When things get too bad, Nadine vents to her history teacher Mr. Bruner (Woody Harrelson), an authority figure that she treats like her personal sounding board. There’s also Nadine’s long-time bestie, Krista (Haley Lu Richardson). Krista’s friendship may be the only thing standing between Nadine becoming a full-fledged misanthrope. With Kayla at her side, Nadine doesn’t need anyone else. That is, until one night when the unthinkable happens: Darian and Kayla hook up. If that wasn’t bad enough, their unholy union isn’t a one off; they become a “thing.” Unable to cope with the betrayal, Nadine makes an ultimatum: My brother or me. Kayla chooses Darian. All alone, with no family or friends to lean on, Nadine must confront the painful truths keeping her from moving forward in life.

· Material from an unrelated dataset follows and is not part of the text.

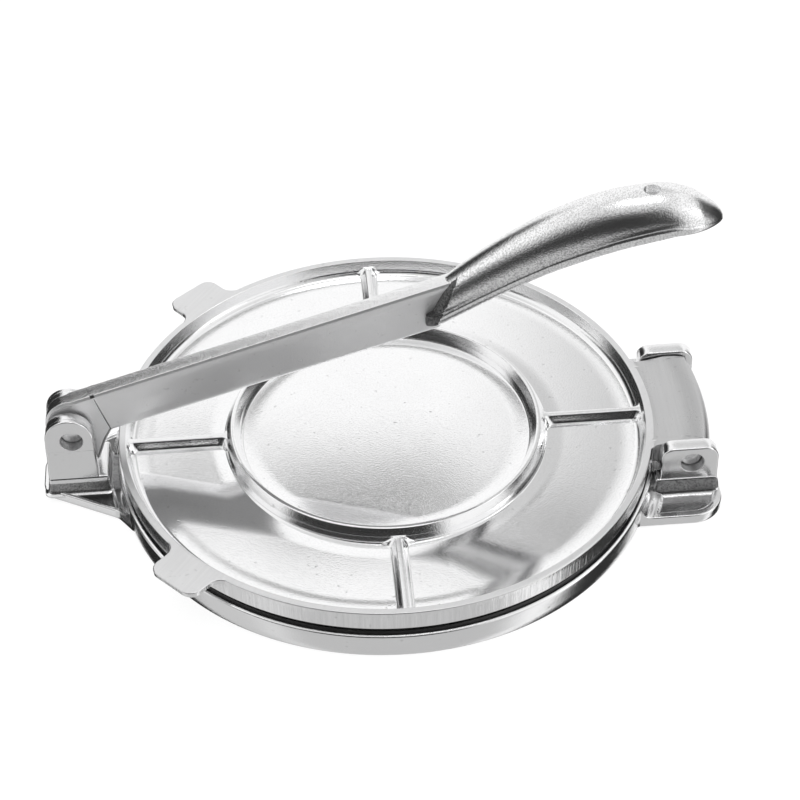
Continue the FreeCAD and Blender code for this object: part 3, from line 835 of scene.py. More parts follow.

Nadine is an intriguing character to pick apart. She’s whip smart and also incredibly sensitive to perceived slights. The second anyone encroaches on her “emotional comfort zone” she lashes out with an insult. It’s one thing to fire off a verbal jab, it’s another to go straight for a killing blow. Nadine doesn’t retaliate so much as she eviscerates. She’s attuned to other people’s insecurities and says the thing that will hurt them the most, the kind of cutting remarks that sting long after the fact. What makes it worse is that Nadine knows better. In a counterintuitive way, this behavior makes Nadine more relatable.

Although we know it’s not the case, Nadine sees herself as the only fish swimming upstream. We can all relate to feeling like an outsider, especially in high school. It’s all too easy to look at the people around us like they have everything figured out. We don’t see how hard others struggle to keep it together on the inside. Nadine is so quick to go on the offensive because she can’t confront any more pain; it’s her defensive mechanism. She puts up walls that protect the big gooey soft spot at her core. Nadine isn’t simply cruel, shes reacting to feeling like an outcast. She makes people leave because it hurts to have them walk away.

Steinfeld’s incredible performance keeps the audience on Nadine’s side. Taking a prickly character like Nadine and transferring her from the page to the screen is a nearly impossible task. It’s a role that could go off the rails and turn audiences off in a number of ways. Against all odds, Steinfeld nails it. Even when Nadine is at her most unlikable, she’s always compelling. Steinfeld consistently shows the audience that Nadine is more than a two-dimensional whiny brat. There is always an underlying sadness fueling her misbehavior. Since we understand why she’s lashing out and because Steinfeld makes us feel Nadine’s pain, we don’t write her off as an annoying character.

So often in high school films, teachers are the butt of the student’s jokes. In The Edge of Seventeen, Mr. Bruner often plays the straight man to Nadine’s histrionics. Watching Bruner, in his low-key way, deflect Nadine’s manic rants is a thing of beauty. It’s a fresh dynamic that makes for some of the film’s standout scenes. Bruner is also not afraid to throw verbal haymakers right back at Nadine whenever her claws come out. “Nobody likes you!” he fires back in one instance.

As their relationship develops, the place they get to feels earned and not like a necessary plot turn. There is a reveal late in the film that adds another wrinkle to their exchanges and it further highlights how little Nadine understands the people around her. Even though Bruner and Nadine verbally spar like equals, Bruner is the authority figure. He has a lifetime of experience dealing with the Nadines of the world and he gives her just enough slack to avoid getting tangled up in her own rope.

The Edge of Seventeen doesn’t push the genre in a new direction like Heathers or Ferris Bueller’s Day Off. Instead, the film settles into a familiar groove. Why reinvent the wheel when it’s so well suited to get you where you’re going? Craig crafts a realistic world and populates it with everyday people with everyday problems. Although I was never a 17-year old girl, Nadine’s story feels familiar; I couldn’t say that about Superbad or American Pie. The banality of Nadine’s life adds additional texture to an already nuanced character. If you’ve ever felt like an ugly duckling in a world full of swans, then Craig’s witty and poignant tale will resonate. Even if you lean more towards being a Darian than a Nadine, Craig’s fantastic script and Steinfeld’s knockout performance will more than cover your entertainment needs.